INSTRUCTION: Begin at the line containing "check and write" and stop at the line containing "imported = [obj"; copy those lines exactly, ends included, and nothing else.

RECORDS SUPPLIED:

>>

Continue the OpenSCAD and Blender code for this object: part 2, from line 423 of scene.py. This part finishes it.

<<
>>

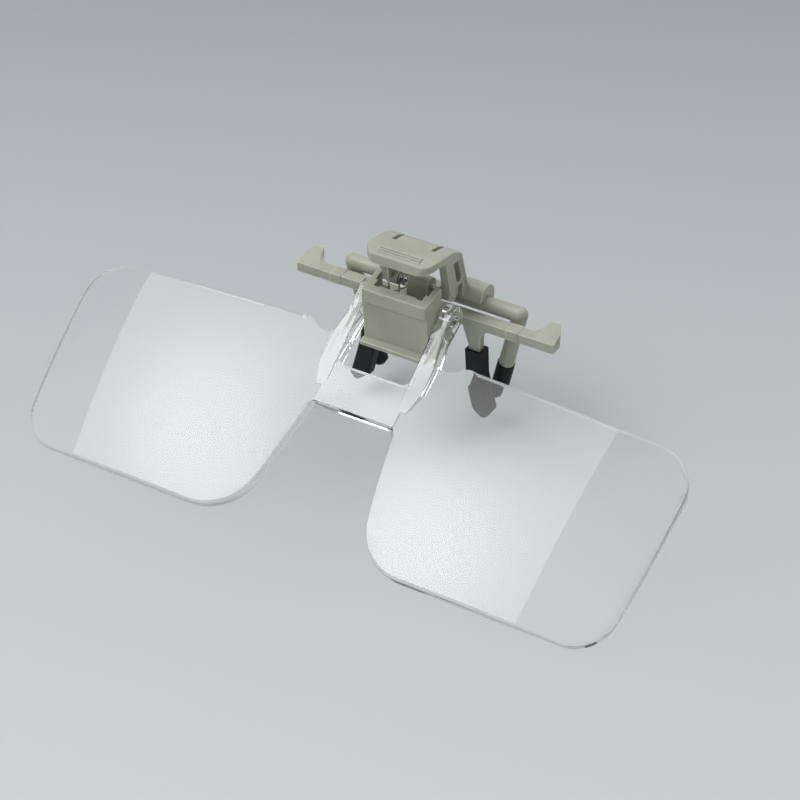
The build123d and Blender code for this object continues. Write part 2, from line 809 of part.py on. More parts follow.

<<
>>

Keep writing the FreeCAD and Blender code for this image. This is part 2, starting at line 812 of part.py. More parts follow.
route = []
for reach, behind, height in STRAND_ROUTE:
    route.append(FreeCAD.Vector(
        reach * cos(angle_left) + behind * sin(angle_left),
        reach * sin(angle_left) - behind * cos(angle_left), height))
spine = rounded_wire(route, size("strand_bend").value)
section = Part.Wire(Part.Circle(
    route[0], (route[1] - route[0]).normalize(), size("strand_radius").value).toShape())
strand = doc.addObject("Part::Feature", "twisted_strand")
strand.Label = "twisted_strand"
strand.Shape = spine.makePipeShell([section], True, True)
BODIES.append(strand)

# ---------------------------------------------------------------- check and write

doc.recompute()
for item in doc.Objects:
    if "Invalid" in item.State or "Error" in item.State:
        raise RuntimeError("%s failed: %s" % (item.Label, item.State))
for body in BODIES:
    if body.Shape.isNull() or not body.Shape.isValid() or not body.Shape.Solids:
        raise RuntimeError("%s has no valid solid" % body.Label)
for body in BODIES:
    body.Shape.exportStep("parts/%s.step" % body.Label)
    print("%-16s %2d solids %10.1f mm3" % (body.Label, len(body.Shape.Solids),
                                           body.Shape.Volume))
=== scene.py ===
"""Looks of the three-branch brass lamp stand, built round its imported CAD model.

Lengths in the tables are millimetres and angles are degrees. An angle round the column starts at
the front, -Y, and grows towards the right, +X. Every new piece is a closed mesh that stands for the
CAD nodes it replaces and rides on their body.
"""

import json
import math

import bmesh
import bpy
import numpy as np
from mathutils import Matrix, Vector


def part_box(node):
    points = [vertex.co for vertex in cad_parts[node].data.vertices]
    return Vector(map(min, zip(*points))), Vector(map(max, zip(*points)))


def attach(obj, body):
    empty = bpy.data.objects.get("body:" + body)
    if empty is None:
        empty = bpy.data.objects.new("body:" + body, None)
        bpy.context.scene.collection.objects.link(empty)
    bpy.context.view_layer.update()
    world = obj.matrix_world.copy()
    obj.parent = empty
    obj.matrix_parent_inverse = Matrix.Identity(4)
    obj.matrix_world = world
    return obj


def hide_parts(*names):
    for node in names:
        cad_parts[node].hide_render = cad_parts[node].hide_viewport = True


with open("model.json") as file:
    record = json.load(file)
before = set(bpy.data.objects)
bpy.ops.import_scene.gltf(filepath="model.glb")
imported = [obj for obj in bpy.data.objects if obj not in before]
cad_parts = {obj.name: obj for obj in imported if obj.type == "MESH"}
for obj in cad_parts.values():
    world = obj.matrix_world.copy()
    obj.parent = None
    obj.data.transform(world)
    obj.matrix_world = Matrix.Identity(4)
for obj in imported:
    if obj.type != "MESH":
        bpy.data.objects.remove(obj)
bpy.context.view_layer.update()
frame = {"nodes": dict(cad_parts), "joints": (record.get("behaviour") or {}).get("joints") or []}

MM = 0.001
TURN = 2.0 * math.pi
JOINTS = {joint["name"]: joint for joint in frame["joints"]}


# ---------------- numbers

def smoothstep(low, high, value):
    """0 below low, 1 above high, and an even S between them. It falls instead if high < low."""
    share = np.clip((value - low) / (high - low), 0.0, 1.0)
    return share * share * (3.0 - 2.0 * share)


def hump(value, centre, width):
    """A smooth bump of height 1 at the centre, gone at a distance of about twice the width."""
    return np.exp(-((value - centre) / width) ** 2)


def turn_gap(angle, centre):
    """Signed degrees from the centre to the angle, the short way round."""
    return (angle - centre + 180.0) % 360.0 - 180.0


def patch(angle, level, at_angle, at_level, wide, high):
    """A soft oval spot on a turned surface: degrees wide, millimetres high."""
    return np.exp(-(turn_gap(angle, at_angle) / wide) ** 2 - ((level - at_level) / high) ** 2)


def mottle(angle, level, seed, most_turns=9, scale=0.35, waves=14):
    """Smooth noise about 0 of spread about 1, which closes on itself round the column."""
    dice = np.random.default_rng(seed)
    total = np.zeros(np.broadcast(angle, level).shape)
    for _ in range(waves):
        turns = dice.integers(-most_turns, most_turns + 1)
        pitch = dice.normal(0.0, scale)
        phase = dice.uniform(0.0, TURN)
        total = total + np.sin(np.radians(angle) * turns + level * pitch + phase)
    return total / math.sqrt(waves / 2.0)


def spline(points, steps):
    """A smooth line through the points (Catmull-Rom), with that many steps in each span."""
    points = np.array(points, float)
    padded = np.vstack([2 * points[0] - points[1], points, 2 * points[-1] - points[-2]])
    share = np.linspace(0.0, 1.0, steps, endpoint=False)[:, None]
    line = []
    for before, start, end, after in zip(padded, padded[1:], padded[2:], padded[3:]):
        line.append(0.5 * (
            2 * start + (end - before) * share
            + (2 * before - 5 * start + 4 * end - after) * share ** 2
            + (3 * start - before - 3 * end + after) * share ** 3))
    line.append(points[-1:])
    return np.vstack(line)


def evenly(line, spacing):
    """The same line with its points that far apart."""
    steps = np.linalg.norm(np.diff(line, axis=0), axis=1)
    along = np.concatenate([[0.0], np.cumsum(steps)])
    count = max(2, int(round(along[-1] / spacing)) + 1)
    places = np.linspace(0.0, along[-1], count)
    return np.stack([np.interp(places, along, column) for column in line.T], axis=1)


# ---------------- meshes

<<

EXERCISE RESPONSE:
# ---------------------------------------------------------------- check and write

doc.recompute()
for item in doc.Objects:
    if "Invalid" in item.State or "Error" in item.State:
        raise RuntimeError("%s failed: %s" % (item.Label, item.State))
for body in BODIES:
    if body.Shape.isNull() or not body.Shape.isValid() or not body.Shape.Solids:
        raise RuntimeError("%s has no valid solid" % body.Label)
for body in BODIES:
    body.Shape.exportStep("parts/%s.step" % body.Label)
    print("%-16s %2d solids %10.1f mm3" % (body.Label, len(body.Shape.Solids),
                                           body.Shape.Volume))
=== scene.py ===
"""Looks of the three-branch brass lamp stand, built round its imported CAD model.

Lengths in the tables are millimetres and angles are degrees. An angle round the column starts at
the front, -Y, and grows towards the right, +X. Every new piece is a closed mesh that stands for the
CAD nodes it replaces and rides on their body.
"""

import json
import math

import bmesh
import bpy
import numpy as np
from mathutils import Matrix, Vector


def part_box(node):
    points = [vertex.co for vertex in cad_parts[node].data.vertices]
    return Vector(map(min, zip(*points))), Vector(map(max, zip(*points)))


def attach(obj, body):
    empty = bpy.data.objects.get("body:" + body)
    if empty is None:
        empty = bpy.data.objects.new("body:" + body, None)
        bpy.context.scene.collection.objects.link(empty)
    bpy.context.view_layer.update()
    world = obj.matrix_world.copy()
    obj.parent = empty
    obj.matrix_parent_inverse = Matrix.Identity(4)
    obj.matrix_world = world
    return obj


def hide_parts(*names):
    for node in names:
        cad_parts[node].hide_render = cad_parts[node].hide_viewport = True


with open("model.json") as file:
    record = json.load(file)
before = set(bpy.data.objects)
bpy.ops.import_scene.gltf(filepath="model.glb")
imported = [obj for obj in bpy.data.objects if obj not in before]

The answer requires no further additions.